Tuesday, November 20, 2007

It's Like Falling Off a Bike

Yesterday I had the chance to do some acting.

For those of you who don't know, my undergrad degree was in Theater Arts (my parents weren't financing my education, so... you know, you get to pick the major and all. Then, when all is said and done, you don't mind having paid your own way through education, but darn, you wish they at least had been a bit more forceful in trying to talk you out of your major. Preferably into one that had an outside shot at making money). I'm not at all certain how it came about, actually: we have a friend who works for a communications company who had been tasked with making a corporate... commercial? Movie short? Puppet show on VHS and sent to cable access? Something.

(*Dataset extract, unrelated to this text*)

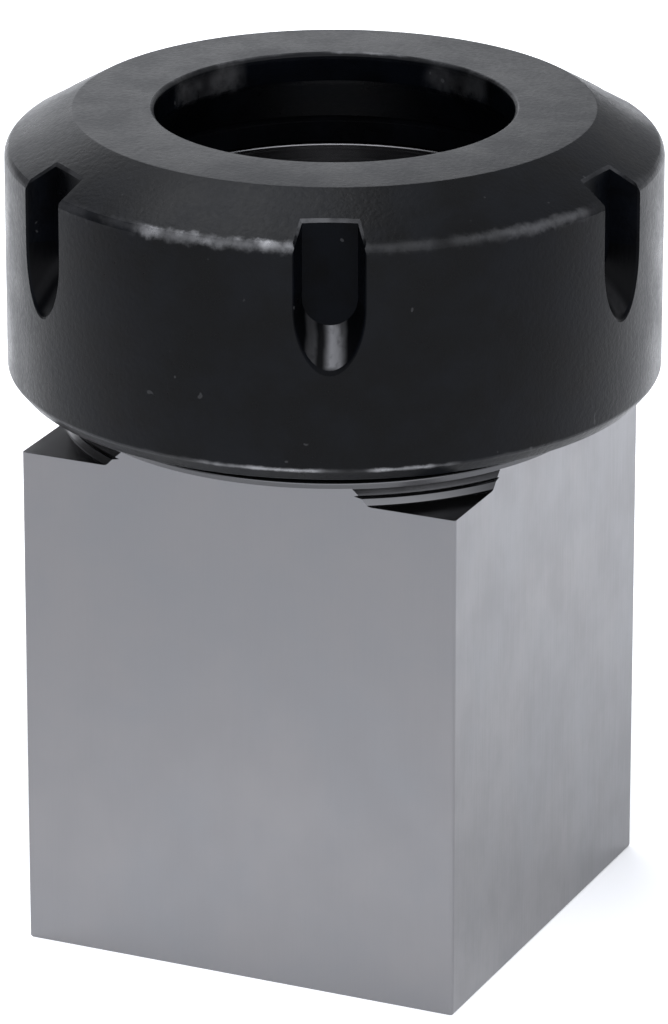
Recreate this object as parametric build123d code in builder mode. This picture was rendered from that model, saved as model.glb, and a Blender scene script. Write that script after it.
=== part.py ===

At any rate, she needed some actors, she got in touch with my wife, my wife pointed her in a direction and also offered our services because it sounded like fun and because she is an actress as well. I get all this in an email, and then am asked to send a picture because, I guess, they need a slightly dorky looking male with enough gray hair to pass for 'father'. I send the picture, and I guess I fit that bill nicely, as I was asked to do the part.

For the record, I have not really acted in anything since, oh, before Y2K: there was a smattering here and there- some skits for church, another small film in Vancouver- but that's really been it. And I've been aching to break out and do something artistic lately. I've missed the stage: have missed it terribly. I broke out some old pictures from my theater days and showed them to my wife, and through the course of it broke down into tears (this is an utter lie, but is meant to heighten the dramatic narrative).

But- God, there is something invigorating about being on the stage. It just transcends time, place and space (which, ironically, are the 3 unities required for a play as specified by some Greek dramatist whose name I could never pronounce). The audience may be bored to tears- as many have been during shows of mine- but there is this otherworldliness to it because it is an entirely other world. It is a thrill rode of emotions, of energy flooding through you. There is that sense of being invincible when you know the audience is with you, hanging on your character's every word. The smell of the greasepaint, the roar of the crowd, and your ego poised atop the zenith of your arrogance.

Love it.

So, it wasn't necessarily a stage production. It was actually in someone's kitchen while the actors sat around drinking bottled water and waiting for their time for a 'take'. A 'take' is a synonym for 'sitting around drinking bottled water and waiting for the light to be adjusted properly and the lens angle to be set while the gaffer takes a piece of tape and sticks it on the floor showing you where your 'mark' is and by god you'd better not miss this because we're behind schedule and I don't want to have to do the whole damn thing over again because you bovine actors are too boneheaded to even accomplish stepping on a piece of goddam tape'. If you've ever dreamed about being a movie star one day- forget the glamour part of it. That comes later when the papparazzi chase you. On the set, you're cattle.

But still, it was acting, and even better, I was getting paid for it (15o smackers for sitting around waiting for an hour and a half, 20 seconds of actual screen time, and all the bottled water I could drink). Believe me, if there is anything better than being an actor (on stage, at least), it's being a
paid actor.

But the best thing is, it felt good to be there. Even if my role consisted of hugging a couple of someone else's kids that I've never met before and acting excited over Chinese take-out the wife I never married had brought home, it was good. It brought to mind again how deeply I miss it, and how I wish they had actually given me some lines to say.

And that was what was truly nice about it: to be able to step back into it, however briefly, and make an utter ass out of yourself. It's like falling off a bicycle: you just never forget how.